After hearing this horrifying news, I remembered in August 2022 during the interrogation sessions, when I was explaining to the interrogator that “you are aware that the Baha’i Administration, which was responsible for managing the internal affairs of the Baha’i community, has been closed since 2008 when I was in prison; After my release in 2017, you have been watching me every moment and you know that the accusation of “forming an Illegal group is not true about me, because I, like all Baha’is living in Iran, have no administrative responsibility, so what is the point of repeating this accusation?” The interrogator answered yes, we know that you have not had any responsibility during this time, but in our opinion, all Baha’is who remained in Iran and did not leave Iran should be arrested and imprisoned, and if our hands were open, we would have imprisoned them all.
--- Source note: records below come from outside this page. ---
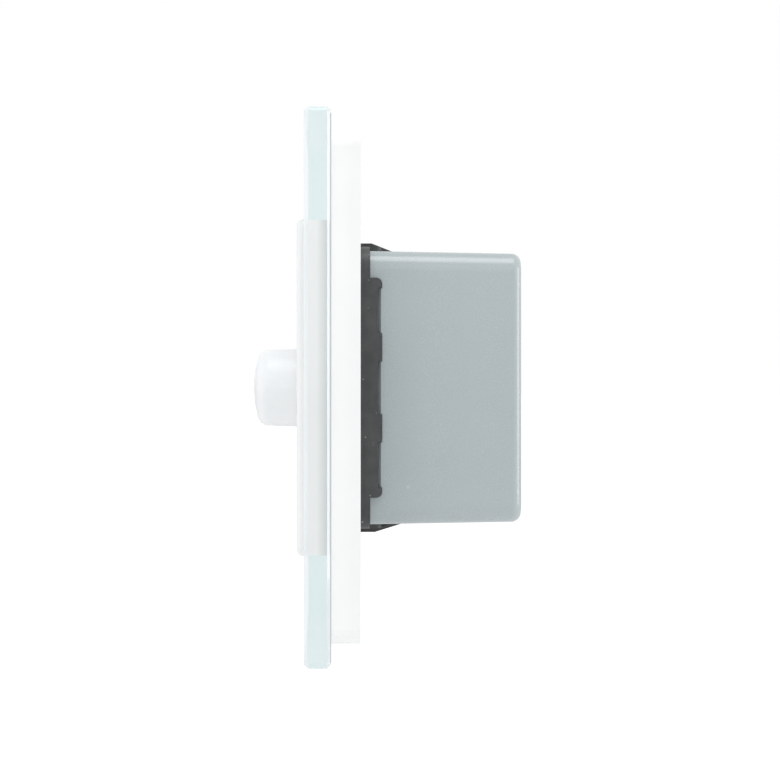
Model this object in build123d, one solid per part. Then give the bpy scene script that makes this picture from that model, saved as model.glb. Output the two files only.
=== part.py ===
from build123d import *
import math
import os

# A square glass-panel motion sensor light switch for a wall box.
# The wall is the plane y = 0. The front faces -Y, the box behind the wall is on +Y, and +Z is up.
# All lengths are in millimetres.

# Counts and angles
pole_names = ["live", "neutral", "load"]
stake_count = 3
sensor_lead_count = 3
quarter_turn = 90.0
half_turn = 180.0
full_turn = 360.0
diagonal_share = math.cos(math.radians(quarter_turn / 2))

# Clearances
cut_overrun = 2.0
short_overrun = 0.5
fuse_overlap = 0.05
running_clearance = 0.05
seat_clearance = 0.05
drop_in_clearance = 0.1
insertion_clearance = 0.2
window_clearance = 0.15

# Front cover of the sensor module
face_lip_overhang = 0.3
face_proud_of_glass = 1.2
face_wall = 1.4
face_skirt_wall = 1.3
face_corner_radius = 1.5
face_edge_radius = 1.0
face_hook_window_width = 8.0
face_hook_window_depth = 1.4
face_hook_window_inset = 0.9

# Glass panel
panel_border = 14.8
glass_thickness = 3.75
glass_corner_radius = 0.9
glass_front_bevel = 0.6
glass_rear_bevel = 0.4
window_edge_bevel = 0.2
window_corner_radius = 1.6

# White film that bonds the glass to its frame
film_thickness = 0.2
film_inset = 0.45

# Clip frame behind the glass
clip_frame_inset = 3.1
clip_frame_corner_radius = 2.2
clip_frame_wall = 1.5
clip_frame_web = 1.2
clip_frame_rim_wall = 1.2
clip_frame_rim_height = 1.3
corner_rib_thickness = 1.2
corner_rib_height = 1.3
pry_slot_width = 8.0
pry_slot_depth = 1.2

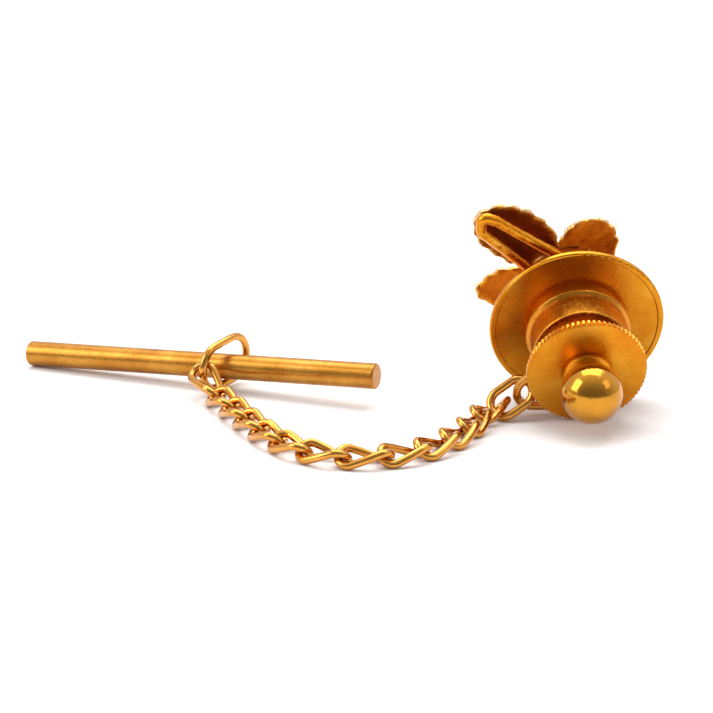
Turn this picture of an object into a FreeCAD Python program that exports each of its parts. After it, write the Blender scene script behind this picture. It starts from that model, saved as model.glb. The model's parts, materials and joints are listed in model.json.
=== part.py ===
import FreeCAD, Part
import math
import os

# Tie tack with a ball-lock clutch, a curb chain and a T-bar, lying on a table.
# Lengths are in mm and angles in degrees. +Z is up. The clutch, its ring and the
# tack are built about the clutch's own axis: local Z runs from the flange to the
# ball finial, X to the right and Y up, and the flange's middle plane is at Z = 0.
# The chain is then laid link by link from the swivel ring to the bar.

V = FreeCAD.Vector
os.makedirs("parts", exist_ok=True)

# ---------------------------------------------------------------- driving dimensions
# Clutch body
flange_radius = 5.5
flange_thickness = 0.4
flange_lip = 0.35          # width of the raised rim
flange_dish = 0.06         # depth of the faces inside the rim
barrel_radius = 3.08
barrel_wall = 0.26
barrel_length = 2.8        # from the flange's face to the barrel's end
bead_radius = 3.3
bead_start = 0.35          # from the flange's face
bead_length = 0.6
bead_crown = 0.4           # share of its length that is flat on top
bead_round = 0.12
# Ball lock
post_radius = 0.5
lock_ball_radius = 0.4
lock_ball_count = 3
lock_ball_height = 0.55    # above the flange's face
taper_slope = 0.5          # radius gained per unit of height
cage_wall = 0.33
cage_start = 0.1           # above the flange's face
cage_shoulder_radius = 1.9
cage_shoulder_thickness = 0.2
taper_length = 1.05
washer_thickness = 0.12
spring_wire = 0.2
spring_turns = 3
spring_inside_gap = 0.15
spring_outside_gap = 0.1
washer_outside_gap = 0.2
shank_radius = 1.3
# Knob
knob_radius = 3.7
knob_rim_thickness = 0.4
knob_back = 4.62           # height of the knob's back face
knob_dome = 0.12           # rise of its front face towards the collar
knurl_teeth = 72
knurl_depth = 0.14
knurl_flat = (0.3, 0.7)    # where a tooth's flat top starts and ends, as shares of the pitch
knob_edge = 0.05           # chamfer of the rim
knob_dome_margin = 0.2     # flat of the front face round the collar
spigot_radius = 1.0
collar_radius = 1.45
collar_thickness = 0.3
collar_margin = 0.15       # ledge of the collar round the ball
collar_round = 0.05
ball_radius = 1.89
ball_wall = 0.35
ball_height = 7.07         # height of the finial's centre
# Swivel ring round the shank
ring_wire = 0.5
ring_height = 3.9
ring_bend = 2.5            # radius of its round end
ring_bend_centre = (0.1, -0.85)
ring_tip = 1.1             # radius of its narrow end
ring_tip_centre = (-2.95, -2.3)
ring_hold_heading = 180.0  # where on the narrow end the chain hangs
# Tack
ornament_back = -2.3       # height of the ornament's back face
boss_radius = 3.0
boss_thickness = 1.0
boss_centre = (-0.4, 0.9)
boss_round = 0.25
pad_radius = 1.4
pad_thickness = 0.6
pad_taper = 0.24           # height over which it narrows to the post
post_tip_height = 5.9
post_point = 0.7
leaf_thickness = 0.35
leaf_depth = 0.65          # how far a leaf's hollow lies behind the back face
leaf_cup_radius = 8.0
leaf_scallop = 0.14
# name: centre x, centre y, heading, half length, half width, scallops
leaves = {
    "leaf_long": (-3.85, 4.9, 147, 3.1, 1.95, 15),
    "leaf_upper": (0.8, 4.0, 75, 2.2, 1.9, 13),
    "leaf_left": (-4.05, 0.95, 192, 2.15, 1.45, 11),
    "leaf_lower": (-0.8, -3.0, 262, 2.4, 1.8, 13),
    "leaf_right": (3.2, 0.6, 340, 2.2, 1.6, 11),
}
stem_wire = 0.6
stem_upper_end = (0.15, 3.05)
stem_upper_bend = (-5.15, 6.45)
stem_tip = (-6.15, 6.85)
stem_lower_bend = (-6.1, 5.75)
stem_lower_end = (-1.85, 2.0)
stem_wide_round = 0.558    # of the upper bend
stem_tight_round = 0.31    # of the tip and the lower bend
bead_dome_count = 3
bead_dome_radius = 0.85
bead_circle = 1.12
# Chain
end_link_wire = 0.52
end_link_half_length = 1.42
end_link_half_width = 0.9
end_link_heading = 7.1
end_link_roll = 48.4
end_link_play = 0.445      # free length between its wire and the swivel ring's
end_link_shift = -0.1      # sideways, off the swivel ring's point
end_link_foot_level = 0.61
curb_wire = 0.46
curb_half_length = 1.55    # of the wire's centre line
curb_half_width = 0.75
curb_twist = -45.0         # of each end bow about the link's length
corner_share = 0.45        # of a run that a free corner's arc may take
curb_play = 0.14           # free movement between two links pulled straight
first_link_advance = 0.218  # from the end link's foot to the first curb link's middle
first_link_heading = -125.1
first_link_roll = 9.0
link_headings = (-110, -118, -131, -152, -177, -206, -229, -241, -246, -247, -247)
last_link_heading = 121.8
last_link_rise = 26.1
last_link_roll = 2.3
last_link_reach = 2.066    # from its first joint to the oval ring's near bow
# T-bar and the oval ring round it
bar_length = 25.0
bar_radius = 0.83
bar_edge = 0.12
bar_heading = -22.0
bar_middle_offset = 1.9    # from the bar's middle to the ring, towards the raised end
bar_ring_wire = 0.5
bar_ring_slack_length = 1.17
bar_ring_slack_width = 0.34
bar_ring_heading = 54.4
bar_ring_roll = 92.4
bar_rest_gap = 0.18
ring_settling_steps = 20   # tries at the ring's rise before it stays the same
# Fits
running_clearance = 0.05
post_clearance = 0.12
seat_gap = 0.01
table_gap = 0.01
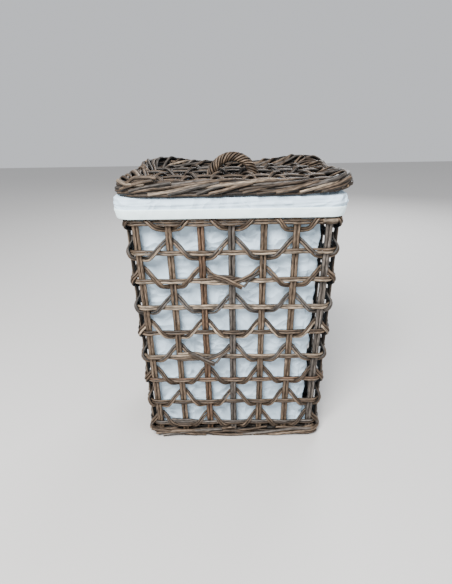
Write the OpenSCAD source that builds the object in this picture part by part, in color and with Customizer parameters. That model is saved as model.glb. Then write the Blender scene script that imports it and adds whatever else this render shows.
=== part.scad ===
// Rectangular laundry basket of openly woven rattan canes, with a cotton
// liner folded over the rim and a loose woven lid. The origin is the middle
// of the base on the floor, the front is -Y and +Z is up.

/* [Wall] */
// Width of the post wall at the top rail
wall_w = 417; // [380:1:480]
// Depth of the post wall at the top rail
wall_d = 297; // [270:1:360]
// Outward lean of every wall, in mm per mm of height
lean = 0.0313; // [0.02:0.0001:0.05]
// Corner radius of the post wall
corner_r = 19; // [19:0.5:24]

/* [Canes] */
// Diameter of an upright post cane
post_d = 6.5; // [5:0.1:7]
// Diameter of a rail cane
rail_d = 5; // [4:0.1:5.2]
// Diameter of a wave cane, corner to corner
wave_d = 4.8; // [4:0.1:5]
// Gap between the two canes of a pair
pair_gap = 0.6; // [0.5:0.1:1.5]

/* [Rows] */
// Height of the lowest rail pair
first_rail_z = 37; // [31:0.5:38]
// Height from one rail pair to the next
rail_step = 60.3; // [58:0.1:62]

/* [Rim and foot] */
// Diameter of a rim or foot rod
rod_d = 9; // [8:0.1:9.5]
// Width of the flat base frame
base_frame_w = 13; // [10:0.5:16]
// Number of canes in the base
base_cane_count = 11; // [7:1:13]

/* [Liner] */
// Thickness of the cotton
cloth_t = 1.2; // [1:0.1:1.4]
// Height of the lower edge of the cuff
cuff_z = 530; // [528:1:536]
// Height of the doubled hem at the lower edge of the cuff
hem_h = 19; // [12:1:24]

/* [Lid] */
// Width across the middle line of the lid's frame
lid_frame_w = 404; // [390:1:410]
// Depth across the middle line of the lid's frame
lid_frame_d = 284; // [276:1:292]
// Diameter of a border rod
border_d = 10; // [9:0.1:10.2]
// Distance between the pairs of ribs
rib_step = 60; // [56:1:62]
// Height of the ribs' middle line above the lid's underside
rib_h = 15; // [10:0.5:16]

/* [Handle] */
// Radius of the arch's middle line
arch_r = 40; // [36:0.5:42]
// Diameter of the core rod
core_d = 11; // [9:0.5:12]
// Diameter of a wrapping cane
wrap_d = 4; // [3.4:0.1:4.2]

/* [Hidden] */
ROWS = 9;
FRONT_POSTS = 7;
SIDE_POSTS = 5;
POSTS = 2 * (FRONT_POSTS + SIDE_POSTS);
CORNER_STEPS = 4;
GAP = 0.3;
WAVE_SIDES = 4;
WRAP_SIDES = 4;
WRAP_CANES = 6;
WRAP_TURNS = 3;
WRAP_RINGS = 36;

top_rail_z = first_rail_z + (ROWS - 1) * rail_step;

// offsets from the middle of the post wall, outward
rail_out = (post_d + rail_d) / 2 + 0.5;
wave_in = -(post_d + wave_d) / 2 - 1.8;
wave_out = rail_out + (rail_d + wave_d) / 2 + 1.9;
wave_half = wave_d / 2 + 0.45;

// stations of a wave between a crest and the next trough:
// [share of the gap, offset from the wall, height from the rail pair]
WAVE_STATIONS = [[0.22, wave_in, 19.5], [0.37, wave_out, 8], [0.61, wave_out, -12.4], [0.83, wave_in, -14.7]];
CORNER_STATIONS = [[0.34, wave_in, 15.7], [0.44, wave_out, 10], [0.6, wave_out, -9.3], [0.66, wave_in, -14.1]];

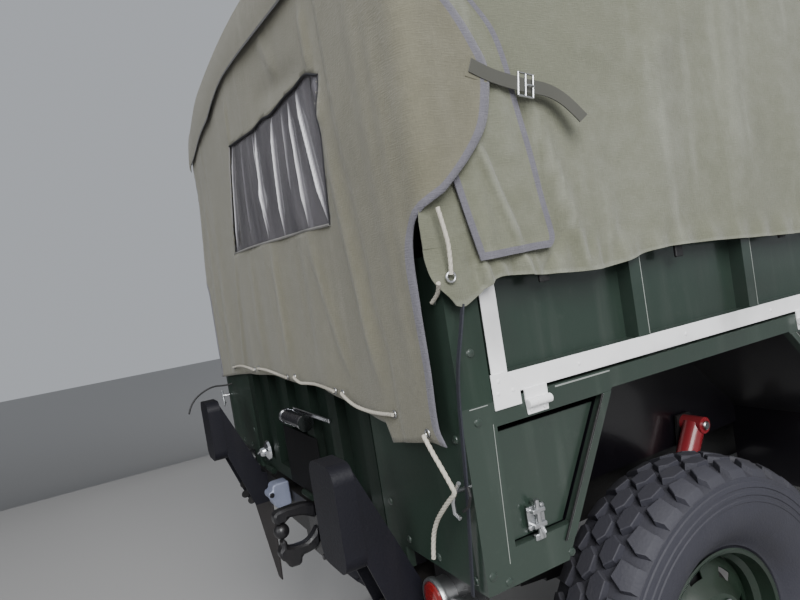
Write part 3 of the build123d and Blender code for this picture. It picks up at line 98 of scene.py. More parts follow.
for name, place, target, size, power in LAMPS:
    lamp = bpy.data.objects.new(name, bpy.data.lights.new(name, "AREA"))
    lamp.data.size = size
    lamp.data.energy = power
    lamp.location = place
    lamp.rotation_euler = (Vector(target) - Vector(place)).to_track_quat("-Z", "Y").to_euler()
    bpy.context.collection.objects.link(lamp)

camera = bpy.data.objects.new("camera", bpy.data.cameras.new("camera"))
camera.data.sensor_width = 36.0
camera.data.lens = LENS
camera.matrix_world = Matrix([(*LOOKS_RIGHT, 0.0), (*LOOKS_UP, 0.0), (*LOOKS_BACK, 0.0), (0, 0, 0, 1)]).transposed()
camera.location = EYE
bpy.context.collection.objects.link(camera)
bpy.context.scene.camera = camera


# The chassis, axles, springs, engine and exhaust are steel, brushed with black paint at the works and
# since then dulled by road dirt. The shock absorbers are bright red tubes with zinc-plated bolts.
CHASSIS_BLACK = (0.013, 0.013, 0.014)
ROAD_DIRT = (0.085, 0.075, 0.065)
DAMPER_RED = (0.26, 0.016, 0.024)
ZINC = (0.56, 0.57, 0.58)
COLOUR = "NodeSocketColor"
AMOUNT = "NodeSocketFloat"


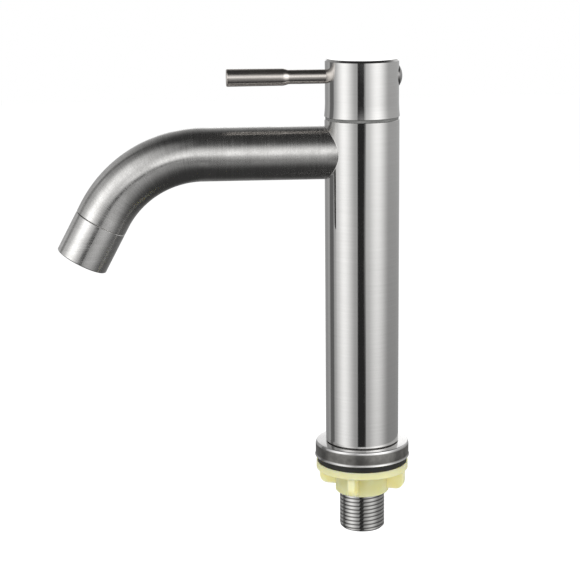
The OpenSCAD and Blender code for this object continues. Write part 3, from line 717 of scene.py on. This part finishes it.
def spout_place(length):
    """The spout's middle line at a length from the column's axis: its point, and the way that is outwards."""
    angle = min(max((length - SPOUT_RUN) / BEND_RADIUS, 0.0), BEND_ANGLE)
    ahead = Vector((0, -math.cos(angle), -math.sin(angle)))
    outward = Vector((0, -math.sin(angle), math.cos(angle)))
    point = Vector((0, -min(length, SPOUT_RUN) - BEND_RADIUS * math.sin(angle),
                    SPOUT_Z - BEND_RADIUS * (1 - math.cos(angle))))
    point += ahead * max(length - SPOUT_RUN - BEND_RADIUS * BEND_ANGLE, 0.0)
    return point, outward


def on_column(radius, wall):
    """How far from the column's axis a tube of one radius meets a column of another, round the tube."""
    return [math.sqrt(wall ** 2 - (radius * math.cos(t)) ** 2) for t in angles(SPOUT_AROUND)]


def make_spout(material):
    """The bent tube, with a small weld round its foot, and coordinates along it that are straightened out."""
    end = SPOUT_RUN + BEND_RADIUS * BEND_ANGLE + SPOUT_TAIL
    inner = SPOUT_RADIUS - SPOUT_WALL
    rows = []

    def add_row(radius, lengths):
        """A ring of points at one radius, with a length for each of its angles."""
        row = []
        for t, length in zip(angles(SPOUT_AROUND), lengths):
            point, outward = spout_place(length)
            place = point + Vector((radius * math.cos(t), 0, 0)) + outward * (radius * math.sin(t))
            row.append((place, (radius * math.cos(t), radius * math.sin(t), length)))
        rows.append(row)

    def add_level_row(radius, length):
        """A ring square to the tube."""
        add_row(radius, [length] * SPOUT_AROUND)

    sunk = COLUMN_RADIUS - SPOUT_SINK
    add_row(inner, on_column(inner, sunk))
    add_row(SPOUT_RADIUS + WELD, on_column(SPOUT_RADIUS + WELD, sunk))
    for i in range(WELD_STEPS + 1):
        u = i / WELD_STEPS
        radius = SPOUT_RADIUS + WELD * (1 - u) ** 2
        add_row(radius, [length + WELD * u ** 2 for length in on_column(radius, COLUMN_RADIUS)])
    start = max(on_column(SPOUT_RADIUS, COLUMN_RADIUS)) + WELD + WELD_MARGIN
    stations = [start + (SPOUT_RUN - start) * i / RUN_STEPS for i in range(RUN_STEPS + 1)]
    stations += [SPOUT_RUN + BEND_RADIUS * BEND_ANGLE * i / BEND_STEPS for i in range(1, BEND_STEPS + 1)]
    stations.append(end - END_MARGIN)
    for length in stations + [end - END_BEVEL]:
        add_level_row(SPOUT_RADIUS, length)
    add_level_row(SPOUT_RADIUS - END_BEVEL, end)
    add_level_row(inner, end)
    for length in reversed(stations):
        add_level_row(inner, length)
    piece = skin("bent_spout", [[place for place, _ in row] for row in rows], material, "column", sharp=30)
    values = [value for row in rows for _, straight in row for value in straight]
    layer = piece.data.attributes.new("straightened", "FLOAT_VECTOR", "POINT")
    layer.data.foreach_set("vector", values)
    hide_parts("spout_tube")


make_camera()
make_world()
make_lamp("key_lamp", (0.9, -0.7, 1.1), size=0.9, power=9.0)
make_lamp("fill_lamp", (0.7, 0.9, 0.6), size=0.9, power=4.0)
make_floor()
bpy.context.scene.view_settings.view_transform = "Standard"
materials = make_materials()
dress_nodes(materials)
make_shank(materials["thread_steel"])
make_flange(materials["flange_steel"])
make_spout(materials["spout_steel"])
make_lever(materials["lever_steel"])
At that moment, I thought this answer was the only justification for my illegal arrest; but now, by raiding the homes of some elderly ladies, I was sure that he was talking about an objective and real government strategy regarding the Baha’i community of Iran, that is: “All the Baha’is who stayed in Iran and did not leave Iran deserved to be arrested and imprisoned.” I am writing these lines with a sad heart for my dear granddaughters Nava and Diba, one of their grandmothers is spending her 12th year of imprisonment in Evin prison under such unfortunate conditions, and their other grandmother is 82 years old after enduring imprisonment with her husband and being away from her three children, 36 years ago, is now deprived of even the basic right to live safely in her home. And for Sina, Faran and Fares Taefi, who have seen and heard about the imprisonment of their father, two grandfathers, and their uncle. And for all the children of Iran and the justice-loving people of my beloved land, who have lost their loved ones and their youth due to cruelties and atrocities. Because “our story is one”. Maybe hearing these painful but true stories will make us try harder to replace injustice with justice and darkness with light.

Fariba Kamalabadi, Evin prison, November, 2023.